Roundtablers enjoy a meal at Karam’s Middle East Bakery
This year’s 36 attendees came from throughout New York State, with special invited guests being Millie Rahn of the Lowell National Folk Festival in Lowell, Massachusetts, and Lisa Rathje of Local Learning. Participants of the NYSCA New York State Folk Arts Roundtable are folklorists and cultural arts professionals who work within folk arts contexts in arts agencies, museums, libraries, and university settings. They form a vibrant folk arts network that helps to elevate folk cultural expressions throughout New York.
New York Folklore opened its exhibition gallery with an exhibition of ebru paintings by Hatice Erbas-Sorkunlu.

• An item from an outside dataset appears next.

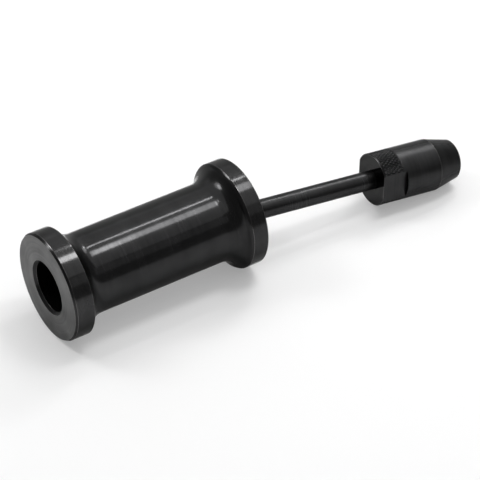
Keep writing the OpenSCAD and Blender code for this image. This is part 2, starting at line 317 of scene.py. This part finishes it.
# coordinates that change along the axis and outward from it, and hardly round it
# reach: the radius in millimetres up to which they change outward
def ringCoordinates(g, place, v, reach=None):
    split = g.make("ShaderNodeSeparateXYZ", None, {0: place})
    along, side, up = split, split.out(1), split.out(2)
    outward = (side * side + up * up).math("SQRT")
    if reach is not None:
        outward = outward.math("MINIMUM", reach)
    turn = along + outward * v["ring slant"]
    blur = v["ring blur"]
    return along, g.make("ShaderNodeCombineXYZ", None, {0: turn, 1: side * blur, 2: up * blur})


def noise(g, vector, scale, detail):
    inputs = {"Vector": vector, "Scale": scale, "Detail": detail}
    return g.make("ShaderNodeTexNoise", None, inputs)


def blend(g, factor, first, second):
    pair = [shade if isinstance(shade, Socket) else (*shade, 1) for shade in (first, second)]
    inputs = {0: factor, 6: pair[0], 7: pair[1]}
    return g.make("ShaderNodeMix", {"data_type": "RGBA"}, inputs).out(2)


def scaled(colour, part):
    return [channel * part for channel in colour]


blackFinish = {
    "colour": (0.0225, 0.0225, 0.023),  # reflectance of the oxide
    "worn colour": (0.34, 0.335, 0.33),
    "edge tint": 0.25,  # share of the reflectance that is left at a grazing view
    "dark part": 0.6,  # of the colour, in the dark bands
    "light part": 1.4,
    "roughness": 0.13,
    "cloud roughness": 0.08,
    "ring roughness": 0.04,
    "oil": 0.95,
    "oil least": 0.8,  # share of the oil that is everywhere
    "oil spread": 0.4,  # share that comes and goes
    "oil roughness": 0.42,
    "oil ior": 1.2,
    "fine rings": 0.3,  # mm from ring to ring
    "wide rings": 1.3,
    "ring slant": 1.37,  # how fast the rings go by outward, against along
    "ring blur": 0.04,  # how much a ring changes round the axis
    "ring depth": 0.0004,  # mm
    "wide depth": 4,  # ring depths
    "ring contrast": 1.0,
    "ring reach": 1000.0,  # mm; the radius up to which an end face shows rings
    "cloud scale": 0.11,  # per mm
    "grain scale": 4.0,
    "grain depth": 0.0008,  # mm
    "wear start": 0.45,  # grain at which the wear sets in
    "wear contrast": 3.0,
    "wear spread": 0.5,
    "wear least": 0.15,
    "face end": -1000.0,  # mm along the axis; the end face before it is ground
    "face colour": (0.2, 0.2, 0.2),
    "face roughness": 0.3,
    "face oil": 0.7,
}


# turned steel with an oiled black oxide finish
def blackSteel(name, matrix, **changes):
    v = {**blackFinish, **changes}
    material, g = newMaterial(name)
    place = pieceCoordinates(g, matrix)
    along, ringed = ringCoordinates(g, place, v, v["ring reach"])
    fine = noise(g, ringed, 1 / v["fine rings"], 2.0)
    wide = noise(g, ringed, 1 / v["wide rings"], 2.0)
    cloud = noise(g, place, v["cloud scale"], 4.0)
    grain = noise(g, place, v["grain scale"], 2.0)
    rings = fine * v["ring depth"] + wide * v["ring depth"] * v["wide depth"]
    height = rings + grain * v["grain depth"]
    bump = g.make("ShaderNodeBump", None, {"Strength": 1.0, "Distance": mm, "Height": height})
    worn = g.make("ShaderNodeAttribute", {"attribute_name": "worn"}).out("Fac")
    patches = ((grain - v["wear start"]) * v["wear contrast"]).clamp()
    wear = worn * (patches * v["wear spread"] + v["wear least"])
    bands = ((wide - 0.5) * v["ring contrast"] + cloud).clamp()
    onFace = along.math("LESS_THAN", v["face end"])
    tints = [
        blend(g, onFace, scaled(v["colour"], part), scaled(v["face colour"], part))
        for part in (v["dark part"], v["light part"])
    ]
    uneven = (cloud - 0.5) * v["cloud roughness"] + (fine - 0.5) * v["ring roughness"]
    smoother = onFace * (v["face roughness"] - v["roughness"])
    film = onFace * (v["face oil"] - v["oil"]) + v["oil"]
    shader = g.make(
        "ShaderNodeBsdfPrincipled",
        None,
        {
            "Base Color": blend(g, wear, blend(g, bands, *tints), v["worn colour"]),
            "Roughness": uneven + v["roughness"] + smoother,
            "Metallic": 1.0,
            "Specular Tint": (*[v["edge tint"]] * 3, 1),
            "Coat Weight": (cloud * v["oil spread"] + v["oil least"]) * film,
            "Coat Roughness": v["oil roughness"],
            "Coat IOR": v["oil ior"],
            "Normal": bump,
        },
    )
    g.make("ShaderNodeOutputMaterial", None, {"Surface": shader})
    return material


brightFinish = {
    "ring slant": 1.37,
    "ring blur": 0.05,
    "ring scale": 6.0,  # per mm
    "ring depth": 0.002,  # mm
    "ring roughness": 0.12,
    "cloud scale": 0.4,  # per mm
    "dark part": 0.8,  # of the colour, between the clouds
    "light part": 1.15,
}


# ground or drawn steel
def brightSteel(name, matrix, colour, roughness):
    v = brightFinish
    material, g = newMaterial(name)
    place = pieceCoordinates(g, matrix)
    _, ringed = ringCoordinates(g, place, v)
    lines = noise(g, ringed, v["ring scale"], 2.0)
    cloud = noise(g, place, v["cloud scale"], 3.0)
    height = lines * v["ring depth"]
    bump = g.make("ShaderNodeBump", None, {"Strength": 1.0, "Distance": mm, "Height": height})
    shades = [scaled(colour, part) for part in (v["dark part"], v["light part"])]
    shader = g.make(
        "ShaderNodeBsdfPrincipled",
        None,
        {
            "Base Color": blend(g, cloud, *shades),
            "Metallic": 1.0,
            "Roughness": (lines - 0.5) * v["ring roughness"] + roughness,
            "Normal": bump,
        },
    )
    g.make("ShaderNodeOutputMaterial", None, {"Surface": shader})
    return material


weightSteel = blackSteel("weight black steel", weightMatrix, **{"face end": 0.02})
rodSteel = blackSteel("rod black steel", rodMatrix, **{"roughness": 0.26})
chuckSteel = blackSteel(
    "chuck black steel",
    rodMatrix,
    **{
        "roughness": 0.32,
        "ring reach": 10.9,
        "face end": 97.65,
        "face colour": (0.05, 0.05, 0.05),
        "face roughness": 0.05,
        "face oil": 0.1,
    },
)
noseSteel = blackSteel("nose black steel", rodMatrix, **{"roughness": 0.4})
groundSteel = brightSteel("ground steel", rodMatrix, (0.36, 0.355, 0.35), 0.30)
springSteel = brightSteel("spring steel", rodMatrix, (0.30, 0.30, 0.31), 0.35)
print("materials made")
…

Hatice Erbas-Sorkunlu is an ebru artist originally from Turkey, currently living in Buffalo. Hatice studied the traditional Turkish tile art of çini at university, and during her studies became interested in ebru. Hatice learned to do ebru while living in Istanbul and later taught traditional Turkish arts to international students at Fasl-ı Bahar, an Islamic College. Hatice has been practicing ebru for 6 years. For this exhibition, Hatice is exhibiting ten framed pieces that illustrate different ebru techniques, with some incorporating Turkish paper cutting.
Erbas-Sorkunlu provided a hands-on ebru workshop for the public and she was in attendance for the exhibition’s opening reception. Her travel and her participatory workshop were made possible by a grant from the Schenectady Initiative Program. The exhibit will be on view through Labor Day 2019.

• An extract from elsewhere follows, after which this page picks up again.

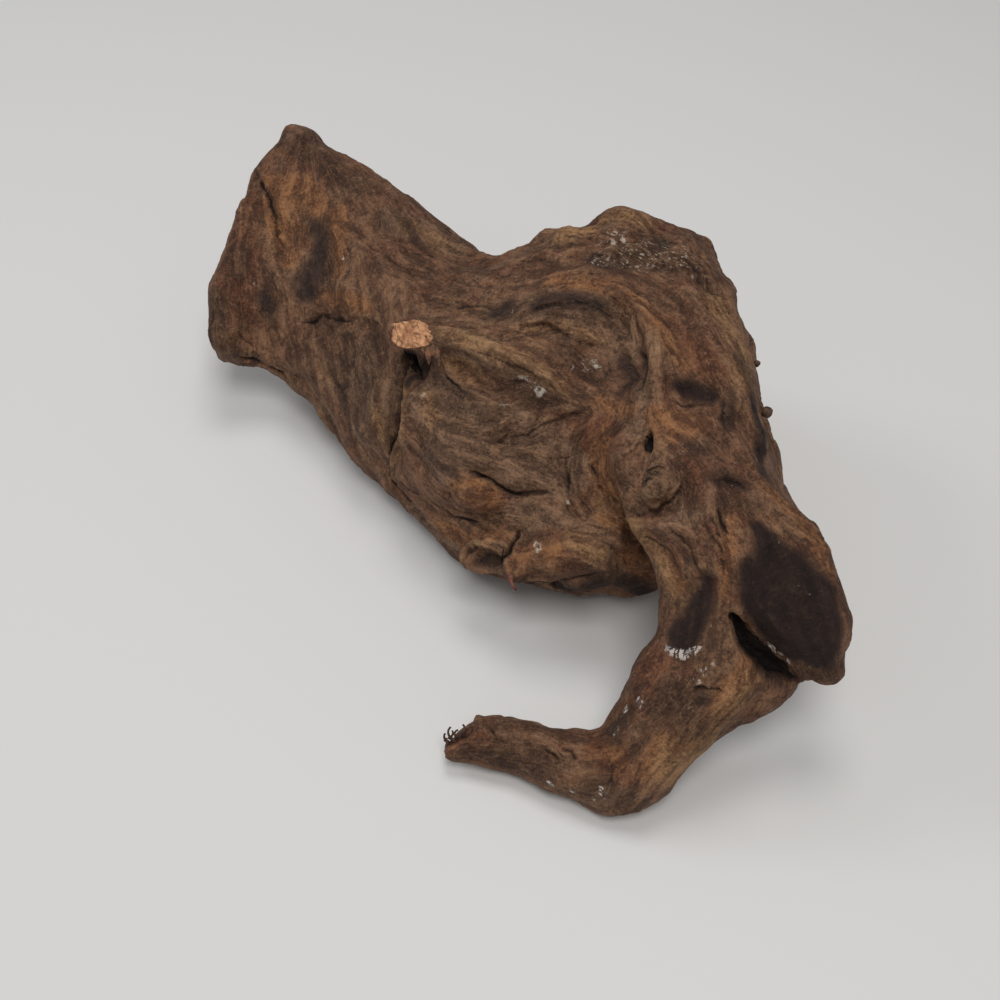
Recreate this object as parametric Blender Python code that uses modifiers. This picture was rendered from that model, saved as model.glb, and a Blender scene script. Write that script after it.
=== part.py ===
"""Aquarium driftwood: one gnarled root, washed and dried, lying on its heel, belly, rump and back root.

The wood grew as one piece, so it is one closed solid. Its limbs are lofted between ribs, fused by a
voxel remesh, and then carved with ridges, grooves, knobs and hollows. Metres, +Z up; the origin is on
the table under the middle of the wood, and +Y runs from the foot to the flared end.
"""

import math

import bmesh
import bpy
import numpy as np
from mathutils import Vector, noise
from mathutils.bvhtree import BVHTree

MM = 0.001

# Real sizes that drive the shape.
BODY_VOXEL = 3.0 * MM
SKIN_VOXEL = 2.0 * MM
NODE_TRIANGLES = 10800

# The eye that places are sighted from: 480 mm off, 50 degrees above the table, in a square frame.
FRAME_SIDE = 1000
LENS_RATIO = 50 / 36
SIGHT_ELEVATION = math.radians(50)
SIGHT_DISTANCE = 480 * MM
SIGHT_TARGET = Vector((4, -35, 40)) * MM
SIGHT_BACK = Vector((0, -math.cos(SIGHT_ELEVATION), math.sin(SIGHT_ELEVATION)))
SIGHT_UP = Vector((0, math.sin(SIGHT_ELEVATION), math.cos(SIGHT_ELEVATION)))
SIGHT_RIGHT = Vector((1, 0, 0))
EYE = SIGHT_TARGET + SIGHT_BACK * SIGHT_DISTANCE

# A sighted rib is its two edges, as (frame column, frame row, height in mm), its thickness and its camber in mm.
TRUNK_RIBS = [
    ((300, 134, 70), (246, 366, 27), 23, 2),
    ((345, 152, 71), (275, 378, 23), 32, 3),
    ((420, 204, 70), (318, 418, 18), 42, 3),
    ((484, 252, 68), (356, 468, 13), 52, 3),
    ((530, 254, 76), (404, 508, 11), 62, 4),
    ((572, 232, 86), (474, 570, 7), 70, 6),
    ((628, 218, 94), (560, 592, 6), 72, 8),
    ((680, 246, 90), (648, 594, 16), 66, 8),
    ((714, 300, 80), (696, 550, 40), 54, 6),
]
TONGUE_RIBS = [
    ((590, 300, 84), (716, 268, 82), 44, 0),
    ((600, 400, 80), (748, 368, 68), 48, 4),
    ((640, 520, 74), (752, 474, 60), 46, 4),
    ((682, 586, 66), (808, 538, 62), 36, 4),
    ((722, 622, 58), (846, 592, 57), 27, 4),
    ((768, 655, 48), (854, 640, 50), 19, 3),
    ((800, 677, 43), (848, 680, 45), 13, 1),
]
LEG_RIBS = [
    ((662, 582, 66), (750, 590, 50), 32, 0),
    ((660, 622, 54), (780, 640, 40), 30, 2),
    ((633, 662, 42), (800, 686, 31), 29, 3),
    ((614, 700, 30), (748, 713, 20), 28, 3),
    ((598, 734, 20), (706, 750, 13), 26, 3),
    ((590, 776, 11), (662, 796, 5), 23, 2),
]
RIM_RIBS = [
    ((290, 126, 71), (316, 152, 69), 15, 0),
    ((254, 178, 62), (294, 192, 61), 18, 1),
    ((230, 240, 52), (272, 252, 50), 20, 1),
    ((205, 302, 43), (252, 314, 41), 21, 1),
    ((205, 357, 32), (254, 354, 31), 22, 0),
]
BODY_LIMBS = {
    # name: (ribs, reach past the first rib, reach past the last rib), both in mm
    "trunk": (TRUNK_RIBS, 8, 12),
    "rim": (RIM_RIBS, 4, 5),
    "tongue": (TONGUE_RIBS, 12, 5),
    "leg": (LEG_RIBS, 12, 11),
}
FOOT_RIBS = [
    ((650, 706, 26), (664, 796, 6), 24, 0),
    ((606, 728, 17), (620, 818, 3), 24, 2),
    ((556, 730, 14), (560, 796, 3), 20, 2),
    ((515, 720, 14), (516, 774, 3), 16, 1),
    ((486, 716, 14), (480, 768, 4), 13, 1),
    ((452, 738, 10), (452, 762, 5), 10, 0),
]
STUB_RIBS = [
    ((396, 318, 80), (402, 342, 74), 12, 0),
    ((440, 322, 81), (432, 362, 70), 16, 1),
    ((500, 334, 80), (480, 400, 62), 22, 2),
    ((590, 360, 80), (550, 440, 58), 26, 2),
]
LOBE_RIBS = [
    ((596, 506, 56), (604, 580, 30), 30, 2),
    ((552, 528, 50), (562, 582, 28), 24, 2),
    ((506, 570, 37), (514, 582, 33), 9, 0),
]
HOOK_RIBS = [
    ((502, 532, 44), (518, 572, 30), 20, 0),
    ((484, 544, 38), (492, 573, 28), 15, 1),
    ((462, 554, 33), (468, 569, 27), 8, 0),
]
SMALL_LIMBS = {
    "foot": (FOOT_RIBS, 6, 4),
    "stub": (STUB_RIBS, 1, 8),
    "lobe": (LOBE_RIBS, 8, 2),
    "hook": (HOOK_RIBS, 6, 2),
}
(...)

New York Folklore underwent extensive renovations and building upgrades to open its new exhibition gallery at the end of March. A grant from the William Gundry Broughton Charitable Foundation provided funds to conduct renovations that included floor repair, painting, carpet installation, and the addition of upgraded ambient and track lighting. As part of New York Folklore’s rebranding efforts, the upgrade also included a new sign for the building’s façade.